By analyzing school burglary cases reported by the security office and utilizing our proprietary statistical analysis techniques (namely throwing darts at a list of incidents stapled outside the school security office), Spec Humor has found that the majority of crimes unfold on these two floors. This is because people abandon their bags more frequently there, as they are distracted by whatever one-sided friendship they have attained while desperately cramming for tests in the library or socializing near the printers. 

2. If You Feel You Did Poorly on a Test, Leave School Immediately and Lay Low for a While

The rampant test score-based hate crimes that have been occurring can only be prevented by making a speedy escape after failing an exam—be it the lowliest quiz or the class final, the bandits have no mercy. Even after escaping the school at promptly 3:35 p.m., you are not safe… continue monitoring those around you during your commute home, and stay in your bedroom for at least a week to be in the clear. Stay alert for the murderers at home: Mom and Dad. You might want to hide your Jupiter.

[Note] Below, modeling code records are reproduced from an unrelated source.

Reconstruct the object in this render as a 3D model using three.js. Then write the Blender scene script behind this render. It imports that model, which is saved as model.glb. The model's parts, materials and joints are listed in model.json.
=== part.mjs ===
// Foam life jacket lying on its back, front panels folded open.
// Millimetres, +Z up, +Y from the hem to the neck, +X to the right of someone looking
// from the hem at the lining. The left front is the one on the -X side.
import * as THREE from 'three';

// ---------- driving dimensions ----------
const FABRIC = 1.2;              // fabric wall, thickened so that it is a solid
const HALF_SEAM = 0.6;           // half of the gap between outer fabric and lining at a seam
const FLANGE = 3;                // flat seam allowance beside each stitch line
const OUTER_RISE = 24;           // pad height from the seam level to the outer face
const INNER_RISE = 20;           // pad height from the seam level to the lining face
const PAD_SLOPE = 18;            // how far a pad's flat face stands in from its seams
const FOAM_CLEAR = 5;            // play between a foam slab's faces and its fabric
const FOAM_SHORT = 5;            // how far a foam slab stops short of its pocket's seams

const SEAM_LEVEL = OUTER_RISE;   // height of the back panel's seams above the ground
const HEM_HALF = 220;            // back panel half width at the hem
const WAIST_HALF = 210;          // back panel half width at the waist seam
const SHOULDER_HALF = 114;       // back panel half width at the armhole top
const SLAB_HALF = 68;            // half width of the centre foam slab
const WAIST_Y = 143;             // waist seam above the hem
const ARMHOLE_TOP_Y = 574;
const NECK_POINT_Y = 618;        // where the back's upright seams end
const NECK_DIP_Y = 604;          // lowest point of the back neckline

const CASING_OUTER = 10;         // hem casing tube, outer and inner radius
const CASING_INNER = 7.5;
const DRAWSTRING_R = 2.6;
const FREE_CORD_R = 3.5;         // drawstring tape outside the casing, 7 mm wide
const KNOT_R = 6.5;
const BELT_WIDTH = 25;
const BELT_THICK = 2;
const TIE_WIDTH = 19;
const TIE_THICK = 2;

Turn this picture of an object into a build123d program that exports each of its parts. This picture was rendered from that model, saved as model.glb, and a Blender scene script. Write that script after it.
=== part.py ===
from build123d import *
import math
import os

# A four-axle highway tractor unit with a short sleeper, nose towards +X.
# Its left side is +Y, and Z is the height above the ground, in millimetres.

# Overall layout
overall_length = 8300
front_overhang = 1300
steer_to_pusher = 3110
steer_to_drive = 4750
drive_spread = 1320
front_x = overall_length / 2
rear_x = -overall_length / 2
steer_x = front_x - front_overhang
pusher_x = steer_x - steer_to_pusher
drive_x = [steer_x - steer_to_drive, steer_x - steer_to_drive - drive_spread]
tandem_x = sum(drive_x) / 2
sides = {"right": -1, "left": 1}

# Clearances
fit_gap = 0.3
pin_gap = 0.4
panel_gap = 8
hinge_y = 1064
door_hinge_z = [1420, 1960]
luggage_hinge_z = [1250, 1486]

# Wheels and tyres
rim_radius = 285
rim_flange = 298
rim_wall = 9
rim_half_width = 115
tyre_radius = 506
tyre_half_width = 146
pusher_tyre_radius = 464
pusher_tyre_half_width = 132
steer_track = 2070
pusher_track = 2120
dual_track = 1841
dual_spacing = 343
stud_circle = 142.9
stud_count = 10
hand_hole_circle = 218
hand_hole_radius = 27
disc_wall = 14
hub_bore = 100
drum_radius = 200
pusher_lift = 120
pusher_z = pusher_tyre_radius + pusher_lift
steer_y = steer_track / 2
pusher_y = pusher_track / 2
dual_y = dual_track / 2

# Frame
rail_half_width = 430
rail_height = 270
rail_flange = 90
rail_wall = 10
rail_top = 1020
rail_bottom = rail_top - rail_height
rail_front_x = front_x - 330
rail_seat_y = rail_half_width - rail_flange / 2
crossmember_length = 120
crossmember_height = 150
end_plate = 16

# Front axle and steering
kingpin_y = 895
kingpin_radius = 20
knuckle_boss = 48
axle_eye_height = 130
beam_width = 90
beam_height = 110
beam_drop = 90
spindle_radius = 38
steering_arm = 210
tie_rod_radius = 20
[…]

3. Avoid Chambers Street Station

The huge cluster of students that move through Chambers Street station every day provides the perfect opportunity for theft and other vile crimes. Fifteen students had bags containing high-value items stolen on October 18; the security office reported that multiple fights broke out throughout the station on October 21. Please exercise extreme caution if you do choose to take your chances with the red line.

4. Remain Indoors During Your Free Periods and Especially for Lunch

This is perhaps the most important piece of advice in regard to staying safe in Stuyvesant. According to the security office’s reports, the most common new crime is the poisoning of food at Stuyvesant students’ favorite lunch spots. While it’s very difficult for us to personally confirm (since instances of this occur outside of school grounds), and our own members who have obtained external lunch have been safe, the security office claims that it is an astonishingly common issue. We must assume that we have simply been incredibly lucky. Though the cafeteria food is undeniably harmful, the risk of death from consumption is a mere four percent compared to Ferry’s 30!

If you follow these four tips you should be capable of surviving Stuyvesant’s recent uptick in crime. Hopefully, the security office successfully deals with this increase in violence and thievery soon so these precautions are no longer necessary (though as mentioned earlier, they might remain slightly distracted by their union’s ongoing contract negotiations).